In recent times one or two South American clubs have managed a 'Leicester'. Sady, this season, Chile's O’Higgins were not among them.

In the last round of the Chilean championship O’Higgins did a Devon Loch. The little club only needed to win at home to Universidad Concepcion to clinch the title. But they lost 2-1 – while rivals Universidad Catolica came from behind to beat Palestino by the same score and finish a point clear at the top of the table.

One of the traditional Santiago big three, Catolica’s promising young crop of youngsters were featured in this space at the start of February. This is their first title win for six years, a spell which has included a number of second place frustrations – not least at the end of 2013, when they finished level on points with O’Higgins and went down 1-0 in a play off.

That win, then, remains the only time that O’Higgins have claimed the first division crown. And even had they managed to beat Universidad Concepcion on Saturday, the 2013 triumph would still have been the more remarkable achievement. O’Higgins are from the city of Rancagua, about an hour outside the Chilean capital. In 2013 the club’s stadium was being renovated for last year’s Copa America. The club, then, were obliged to stage their home matches in the capital. For a small club to win a debut title without the benefit of home advantage is extraordinary – but though his work with the club served as a springboard for Argentine coach Eduardo Berizzo, now with Celta Vigo, that 2013 title remains something of Chilean secret. It received the smallest fraction of the global attention that surrounds the current Leicester City story.

That, of course, is hardly surprising – and not just because it is difficult to compete with the global giant that is the Premier League.

The absence of the home stadium adds spice to the O’Higgins story in 2013, but they are by no means alone. A decade ago, for example, a tiny provincial side called Rocha won the Uruguayan title – and performed a lap of honour with the club mascot, a cow. They have since returned to the second division – but this season, Plaza Colonia, another club from outside the capital, are well in contention – and as recently as ten years ago their economic problems were so severe that they were unable to take part in the second division.

sao caetano fans

Sao Caetano fans cheer on their team.

From Brazil there comes the example of Sao Caetano, from the industrial outskirts of Sao Paulo. The club were only formed in 1989. Eleven years later a bizarre league format allowed for the top flight title to be contested by teams from the first three divisions. Sao Caetano catapulted themselves from the third division, came close to becoming champions and, operating on gates of around 2,000, were a force for a few years – going all the way to the final of the 2002 Copa Libertadores, where they only lost on a penalty shoot out. San Martin of Peru were founded by a university in 2004. With a tiny fan base, mainly made up of the institution’s students, they won the national league title three times between 2007-10.
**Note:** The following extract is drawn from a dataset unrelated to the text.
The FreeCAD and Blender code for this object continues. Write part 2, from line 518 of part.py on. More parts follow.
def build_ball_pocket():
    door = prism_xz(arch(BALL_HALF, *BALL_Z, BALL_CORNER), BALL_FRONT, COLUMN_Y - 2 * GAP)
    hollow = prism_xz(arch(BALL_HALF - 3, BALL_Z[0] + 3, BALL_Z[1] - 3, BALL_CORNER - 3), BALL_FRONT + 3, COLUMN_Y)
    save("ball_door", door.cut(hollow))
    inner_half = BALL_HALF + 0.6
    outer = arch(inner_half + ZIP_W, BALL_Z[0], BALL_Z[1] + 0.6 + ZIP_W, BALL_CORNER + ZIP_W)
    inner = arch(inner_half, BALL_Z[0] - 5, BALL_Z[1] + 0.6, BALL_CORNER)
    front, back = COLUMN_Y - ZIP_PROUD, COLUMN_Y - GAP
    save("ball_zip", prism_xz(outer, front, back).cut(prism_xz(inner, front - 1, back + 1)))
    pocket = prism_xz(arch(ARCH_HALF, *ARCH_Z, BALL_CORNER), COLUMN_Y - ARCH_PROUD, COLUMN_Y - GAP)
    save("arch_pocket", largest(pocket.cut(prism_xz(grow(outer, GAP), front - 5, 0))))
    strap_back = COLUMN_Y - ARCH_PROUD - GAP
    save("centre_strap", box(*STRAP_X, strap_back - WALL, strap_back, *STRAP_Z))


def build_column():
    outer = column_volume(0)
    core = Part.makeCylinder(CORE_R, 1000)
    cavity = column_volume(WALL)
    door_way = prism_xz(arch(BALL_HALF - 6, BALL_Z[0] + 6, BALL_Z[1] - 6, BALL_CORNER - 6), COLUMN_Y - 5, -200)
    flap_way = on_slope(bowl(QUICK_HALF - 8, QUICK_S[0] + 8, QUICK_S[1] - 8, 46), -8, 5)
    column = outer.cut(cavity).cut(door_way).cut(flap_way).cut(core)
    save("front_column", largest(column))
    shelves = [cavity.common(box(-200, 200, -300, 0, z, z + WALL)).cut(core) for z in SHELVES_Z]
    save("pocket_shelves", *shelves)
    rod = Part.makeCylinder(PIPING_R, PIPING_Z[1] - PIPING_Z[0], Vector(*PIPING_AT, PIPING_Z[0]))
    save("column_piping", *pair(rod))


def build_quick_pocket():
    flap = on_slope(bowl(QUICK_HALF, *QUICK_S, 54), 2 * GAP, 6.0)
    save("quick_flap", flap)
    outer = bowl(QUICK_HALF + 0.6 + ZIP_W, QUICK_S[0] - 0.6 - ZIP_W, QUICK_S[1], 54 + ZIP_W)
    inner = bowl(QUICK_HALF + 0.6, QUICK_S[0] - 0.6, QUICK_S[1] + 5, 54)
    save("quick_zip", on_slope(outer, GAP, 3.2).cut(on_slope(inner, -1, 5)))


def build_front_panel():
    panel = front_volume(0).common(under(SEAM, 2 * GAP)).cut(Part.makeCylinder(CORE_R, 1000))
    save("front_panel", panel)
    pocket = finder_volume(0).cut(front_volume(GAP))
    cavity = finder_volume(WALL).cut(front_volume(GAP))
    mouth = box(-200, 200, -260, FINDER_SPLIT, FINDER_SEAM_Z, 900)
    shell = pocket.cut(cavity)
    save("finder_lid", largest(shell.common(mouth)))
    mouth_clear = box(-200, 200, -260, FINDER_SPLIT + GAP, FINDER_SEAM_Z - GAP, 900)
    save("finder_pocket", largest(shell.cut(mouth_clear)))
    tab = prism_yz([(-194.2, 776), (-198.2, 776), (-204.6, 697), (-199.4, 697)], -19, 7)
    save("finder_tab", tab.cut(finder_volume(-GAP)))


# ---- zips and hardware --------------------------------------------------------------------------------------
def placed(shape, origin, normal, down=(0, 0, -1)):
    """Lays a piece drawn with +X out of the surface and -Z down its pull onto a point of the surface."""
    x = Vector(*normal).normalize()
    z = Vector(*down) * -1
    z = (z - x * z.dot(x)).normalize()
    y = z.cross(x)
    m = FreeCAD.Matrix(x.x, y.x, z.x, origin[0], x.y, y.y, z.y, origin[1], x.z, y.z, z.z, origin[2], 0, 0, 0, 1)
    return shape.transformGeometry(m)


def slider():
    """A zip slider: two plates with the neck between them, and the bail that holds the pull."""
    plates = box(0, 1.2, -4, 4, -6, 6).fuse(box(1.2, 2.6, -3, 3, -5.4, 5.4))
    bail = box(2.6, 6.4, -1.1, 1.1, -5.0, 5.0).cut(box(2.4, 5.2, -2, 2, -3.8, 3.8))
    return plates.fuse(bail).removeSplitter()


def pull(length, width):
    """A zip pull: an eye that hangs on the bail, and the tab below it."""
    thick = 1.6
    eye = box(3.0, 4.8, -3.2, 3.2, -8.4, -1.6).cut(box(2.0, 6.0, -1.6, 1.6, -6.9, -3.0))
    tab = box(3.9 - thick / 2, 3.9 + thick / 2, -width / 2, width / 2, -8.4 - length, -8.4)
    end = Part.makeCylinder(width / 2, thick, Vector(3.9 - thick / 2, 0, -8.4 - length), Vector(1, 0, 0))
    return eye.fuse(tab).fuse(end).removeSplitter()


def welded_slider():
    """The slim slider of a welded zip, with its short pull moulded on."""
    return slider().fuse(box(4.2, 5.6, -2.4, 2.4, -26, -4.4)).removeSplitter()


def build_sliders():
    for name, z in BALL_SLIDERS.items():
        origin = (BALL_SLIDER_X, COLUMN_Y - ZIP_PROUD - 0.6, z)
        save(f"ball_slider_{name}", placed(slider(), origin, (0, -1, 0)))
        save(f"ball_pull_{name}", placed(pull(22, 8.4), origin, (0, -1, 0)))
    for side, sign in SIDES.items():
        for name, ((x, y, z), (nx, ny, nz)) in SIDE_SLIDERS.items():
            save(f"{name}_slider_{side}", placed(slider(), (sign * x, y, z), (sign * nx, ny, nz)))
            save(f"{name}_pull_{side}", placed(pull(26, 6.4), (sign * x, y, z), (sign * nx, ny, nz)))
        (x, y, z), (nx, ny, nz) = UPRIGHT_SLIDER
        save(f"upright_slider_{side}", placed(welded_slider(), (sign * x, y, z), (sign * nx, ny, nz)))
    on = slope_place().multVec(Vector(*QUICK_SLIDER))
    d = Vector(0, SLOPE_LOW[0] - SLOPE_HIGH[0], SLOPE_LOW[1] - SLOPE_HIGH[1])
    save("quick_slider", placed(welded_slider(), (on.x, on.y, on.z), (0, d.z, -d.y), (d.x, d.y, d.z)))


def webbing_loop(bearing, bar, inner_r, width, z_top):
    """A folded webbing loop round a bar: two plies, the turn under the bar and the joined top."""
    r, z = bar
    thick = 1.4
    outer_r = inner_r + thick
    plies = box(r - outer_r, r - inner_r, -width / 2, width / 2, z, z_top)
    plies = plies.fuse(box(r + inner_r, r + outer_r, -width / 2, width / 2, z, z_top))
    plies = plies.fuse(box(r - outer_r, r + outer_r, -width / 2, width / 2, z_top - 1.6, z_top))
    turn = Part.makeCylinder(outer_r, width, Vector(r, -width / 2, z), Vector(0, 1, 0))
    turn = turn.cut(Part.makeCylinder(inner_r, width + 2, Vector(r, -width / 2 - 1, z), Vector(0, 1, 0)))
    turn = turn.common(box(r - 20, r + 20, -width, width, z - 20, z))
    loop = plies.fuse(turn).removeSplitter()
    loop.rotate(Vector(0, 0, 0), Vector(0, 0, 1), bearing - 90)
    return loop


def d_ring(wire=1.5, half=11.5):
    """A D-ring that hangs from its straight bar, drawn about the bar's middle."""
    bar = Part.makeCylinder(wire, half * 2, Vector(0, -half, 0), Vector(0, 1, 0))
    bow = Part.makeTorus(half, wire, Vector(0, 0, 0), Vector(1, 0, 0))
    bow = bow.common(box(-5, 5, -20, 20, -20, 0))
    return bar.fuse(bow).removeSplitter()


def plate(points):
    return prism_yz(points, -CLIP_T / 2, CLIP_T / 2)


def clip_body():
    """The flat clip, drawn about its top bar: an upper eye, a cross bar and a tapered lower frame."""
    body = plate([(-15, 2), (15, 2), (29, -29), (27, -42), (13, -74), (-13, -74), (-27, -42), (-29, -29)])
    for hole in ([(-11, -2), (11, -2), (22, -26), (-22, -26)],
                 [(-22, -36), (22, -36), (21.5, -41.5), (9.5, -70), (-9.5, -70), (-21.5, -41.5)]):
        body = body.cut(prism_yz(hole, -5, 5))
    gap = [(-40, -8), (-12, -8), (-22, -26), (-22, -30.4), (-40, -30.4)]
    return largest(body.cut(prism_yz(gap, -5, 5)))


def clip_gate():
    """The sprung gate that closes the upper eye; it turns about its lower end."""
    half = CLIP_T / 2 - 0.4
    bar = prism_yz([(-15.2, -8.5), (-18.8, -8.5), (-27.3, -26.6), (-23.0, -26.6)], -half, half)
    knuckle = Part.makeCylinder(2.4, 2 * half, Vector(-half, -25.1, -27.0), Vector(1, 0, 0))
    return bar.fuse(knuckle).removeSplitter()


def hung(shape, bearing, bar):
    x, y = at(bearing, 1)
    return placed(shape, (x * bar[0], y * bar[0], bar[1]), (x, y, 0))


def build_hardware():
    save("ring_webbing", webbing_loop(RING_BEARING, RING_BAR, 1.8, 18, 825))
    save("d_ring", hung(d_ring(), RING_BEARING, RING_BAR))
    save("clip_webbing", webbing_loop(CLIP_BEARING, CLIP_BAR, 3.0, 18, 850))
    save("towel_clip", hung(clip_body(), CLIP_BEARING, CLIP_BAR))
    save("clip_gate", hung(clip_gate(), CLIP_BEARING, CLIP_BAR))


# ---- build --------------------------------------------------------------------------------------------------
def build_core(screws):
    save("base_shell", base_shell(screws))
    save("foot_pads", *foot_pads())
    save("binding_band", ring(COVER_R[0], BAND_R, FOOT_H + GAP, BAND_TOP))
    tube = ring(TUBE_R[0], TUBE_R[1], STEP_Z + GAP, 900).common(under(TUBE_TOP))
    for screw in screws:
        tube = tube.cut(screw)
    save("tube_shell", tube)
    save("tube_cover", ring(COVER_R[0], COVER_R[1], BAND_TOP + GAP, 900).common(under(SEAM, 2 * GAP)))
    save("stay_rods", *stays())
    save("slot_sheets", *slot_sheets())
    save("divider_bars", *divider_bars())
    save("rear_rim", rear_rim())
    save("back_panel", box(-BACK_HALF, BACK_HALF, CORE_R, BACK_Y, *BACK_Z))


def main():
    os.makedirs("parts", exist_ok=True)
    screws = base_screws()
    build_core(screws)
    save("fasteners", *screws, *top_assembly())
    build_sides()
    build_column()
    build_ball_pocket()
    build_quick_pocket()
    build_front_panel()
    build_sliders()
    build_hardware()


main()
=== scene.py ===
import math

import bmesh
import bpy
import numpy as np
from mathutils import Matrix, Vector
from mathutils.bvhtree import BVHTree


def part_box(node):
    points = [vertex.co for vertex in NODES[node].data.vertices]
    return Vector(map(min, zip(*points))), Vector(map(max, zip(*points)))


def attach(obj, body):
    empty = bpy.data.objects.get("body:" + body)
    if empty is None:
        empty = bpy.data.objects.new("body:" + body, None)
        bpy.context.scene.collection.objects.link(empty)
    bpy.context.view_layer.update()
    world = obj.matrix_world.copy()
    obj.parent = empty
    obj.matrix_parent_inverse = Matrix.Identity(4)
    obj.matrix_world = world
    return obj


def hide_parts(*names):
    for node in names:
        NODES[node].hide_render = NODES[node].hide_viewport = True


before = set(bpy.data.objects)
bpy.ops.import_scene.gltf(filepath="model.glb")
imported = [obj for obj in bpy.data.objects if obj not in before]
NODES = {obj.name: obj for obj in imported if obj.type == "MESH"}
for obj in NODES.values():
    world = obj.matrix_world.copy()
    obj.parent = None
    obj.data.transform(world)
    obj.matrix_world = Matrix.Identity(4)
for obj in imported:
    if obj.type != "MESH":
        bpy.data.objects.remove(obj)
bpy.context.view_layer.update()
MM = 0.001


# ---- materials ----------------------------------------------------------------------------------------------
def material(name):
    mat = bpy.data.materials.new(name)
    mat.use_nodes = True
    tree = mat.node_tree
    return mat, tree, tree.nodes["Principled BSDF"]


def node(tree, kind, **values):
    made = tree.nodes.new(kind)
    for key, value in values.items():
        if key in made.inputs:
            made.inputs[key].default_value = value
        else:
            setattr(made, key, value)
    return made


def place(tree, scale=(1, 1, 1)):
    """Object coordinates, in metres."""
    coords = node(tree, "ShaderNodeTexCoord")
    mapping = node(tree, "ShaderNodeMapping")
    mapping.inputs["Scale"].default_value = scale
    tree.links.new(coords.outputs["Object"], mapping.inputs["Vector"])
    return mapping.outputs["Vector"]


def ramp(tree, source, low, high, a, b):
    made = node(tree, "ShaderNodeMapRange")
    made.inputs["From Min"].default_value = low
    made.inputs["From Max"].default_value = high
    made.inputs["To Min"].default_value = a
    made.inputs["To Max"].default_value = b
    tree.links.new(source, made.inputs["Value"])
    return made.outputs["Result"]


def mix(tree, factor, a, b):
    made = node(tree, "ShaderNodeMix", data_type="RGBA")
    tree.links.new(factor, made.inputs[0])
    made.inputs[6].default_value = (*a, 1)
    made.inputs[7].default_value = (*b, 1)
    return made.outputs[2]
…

There are a number of explanations for the triumph of the minnow in South America. One is the format of the competition; a short tournament (some countries play two separate championships per year) or the use of play-offs can clearly benefit the smaller team – who need to sustain their form for a shorter period of time in order to be competitive. It is significant that the adoption of a pure league format in Brazil has – so far at least – ended the chances of a club such as Sao Caetano making a grab for glory.

And the playing field is also levelled by the fact that in the modern era even the biggest South American clubs live in a permanent state of transition. The best players are forever being sold – if not to Europe then to China, the Middle East or the USA.

Furthermore, it might be argued that in South American conditions it should be easier to create a bond between players, almost all of whom come from a similar linguistic and cultural background. Some Argentine coaches, for instance, have returned from Europe complaining of the difficulty of forging a team spirit in a dressing room drawn from 15 different nationalities.

Leicester City, though, have overcome all of these obstacles. Their story deserves its global profile.